13. In this behalf, Mr. Mehta also invited my attention to the reported decision of this Court in Gulabchand v. Kurji 3 G.L.R. 113 and read out before me the following portion from the head note:
A notice to quit though it may not be strictly accurate or consistent in the statements embodied in it may still be good and defective in law, the test of sufficiency would be satisfied if the notice to quit conveys to the tenant that his tenancy would be terminated at a certain and definite time expiring with the month of the tenancy and the court must construe the notice to quit not with a view to finding faults in it which would render it defective but must construe it ut res magis, valeat quam pereat
14. With respect, it is not possible for me to agree with the submissions made by Mr. Mehta.
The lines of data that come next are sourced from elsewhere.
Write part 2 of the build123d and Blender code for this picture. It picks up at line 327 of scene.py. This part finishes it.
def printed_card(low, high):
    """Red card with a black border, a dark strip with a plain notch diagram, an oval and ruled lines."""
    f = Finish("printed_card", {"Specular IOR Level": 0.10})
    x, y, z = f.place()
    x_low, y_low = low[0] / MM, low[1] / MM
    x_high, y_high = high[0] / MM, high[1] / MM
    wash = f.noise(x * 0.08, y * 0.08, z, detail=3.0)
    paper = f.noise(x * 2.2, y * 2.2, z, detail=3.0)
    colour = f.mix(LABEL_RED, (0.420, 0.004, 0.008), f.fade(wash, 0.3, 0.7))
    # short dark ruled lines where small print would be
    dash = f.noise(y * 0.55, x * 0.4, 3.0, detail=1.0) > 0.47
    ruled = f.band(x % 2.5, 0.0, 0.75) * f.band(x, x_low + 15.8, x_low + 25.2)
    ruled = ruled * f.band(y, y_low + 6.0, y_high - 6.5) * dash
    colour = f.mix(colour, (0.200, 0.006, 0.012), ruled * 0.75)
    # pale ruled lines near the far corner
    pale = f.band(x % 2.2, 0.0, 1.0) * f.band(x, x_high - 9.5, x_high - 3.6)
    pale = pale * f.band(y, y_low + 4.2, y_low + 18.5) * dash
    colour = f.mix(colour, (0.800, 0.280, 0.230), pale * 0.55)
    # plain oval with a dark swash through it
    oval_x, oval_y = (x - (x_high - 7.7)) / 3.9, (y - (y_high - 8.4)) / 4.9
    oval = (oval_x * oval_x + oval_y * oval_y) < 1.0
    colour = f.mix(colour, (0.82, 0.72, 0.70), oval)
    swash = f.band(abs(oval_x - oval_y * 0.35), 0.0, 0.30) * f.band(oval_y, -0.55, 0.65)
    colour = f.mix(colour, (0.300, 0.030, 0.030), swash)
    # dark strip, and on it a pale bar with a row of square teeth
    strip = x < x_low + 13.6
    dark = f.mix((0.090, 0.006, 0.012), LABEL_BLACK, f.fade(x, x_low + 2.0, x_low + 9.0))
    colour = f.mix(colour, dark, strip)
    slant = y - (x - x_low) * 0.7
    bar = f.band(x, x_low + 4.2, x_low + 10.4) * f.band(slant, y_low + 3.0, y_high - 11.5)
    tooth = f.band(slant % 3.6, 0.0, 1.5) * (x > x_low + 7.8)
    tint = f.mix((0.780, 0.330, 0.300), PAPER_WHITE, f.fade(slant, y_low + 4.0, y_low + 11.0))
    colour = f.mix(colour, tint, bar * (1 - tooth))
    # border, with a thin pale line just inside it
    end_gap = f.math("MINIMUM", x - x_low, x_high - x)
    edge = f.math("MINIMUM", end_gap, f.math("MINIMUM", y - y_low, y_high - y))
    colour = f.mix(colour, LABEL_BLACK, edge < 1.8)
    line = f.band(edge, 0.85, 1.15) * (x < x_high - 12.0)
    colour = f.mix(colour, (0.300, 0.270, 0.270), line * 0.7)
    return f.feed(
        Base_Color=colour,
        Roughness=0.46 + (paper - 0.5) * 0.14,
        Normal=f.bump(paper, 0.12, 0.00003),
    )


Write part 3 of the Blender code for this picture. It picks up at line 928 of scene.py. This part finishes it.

In the instant case, the lower appellate Court having appreciated the evidence on the record of the case did come to a conclusion that there is no evidence to show that there was one tenancy for both the premises. He also observed in para 14 of the impugned judgment that the parties did treat both the tenancies to be separate ones. In this view of the matter, and on a plain reading of Section 12(2) of the Rent Act and Section 106 of the Transfer of Property Act, I am convinced that it is the duty of the landlord to terminate both the tenancies by giving different and distinct particulars in regard to each tenancy, though it may be open to give only one notice. From this view point, I did peruse Ex. 31 and I did not find any such particulars in respect of each tenancy in the said notice to quit. In this view of the matter, Mr. Majmudar is right in bringing to my notice that in the instant case, the notice to quit is bad in-law.
15. As a result of the aforesaid discussion, the revision application succeeds. The suit filed by the opponent-landlord fails and must be dismissed. Accordingly, the rule is made absolute, but having regard to the intentions raise by the parties, there will be no order as to costs.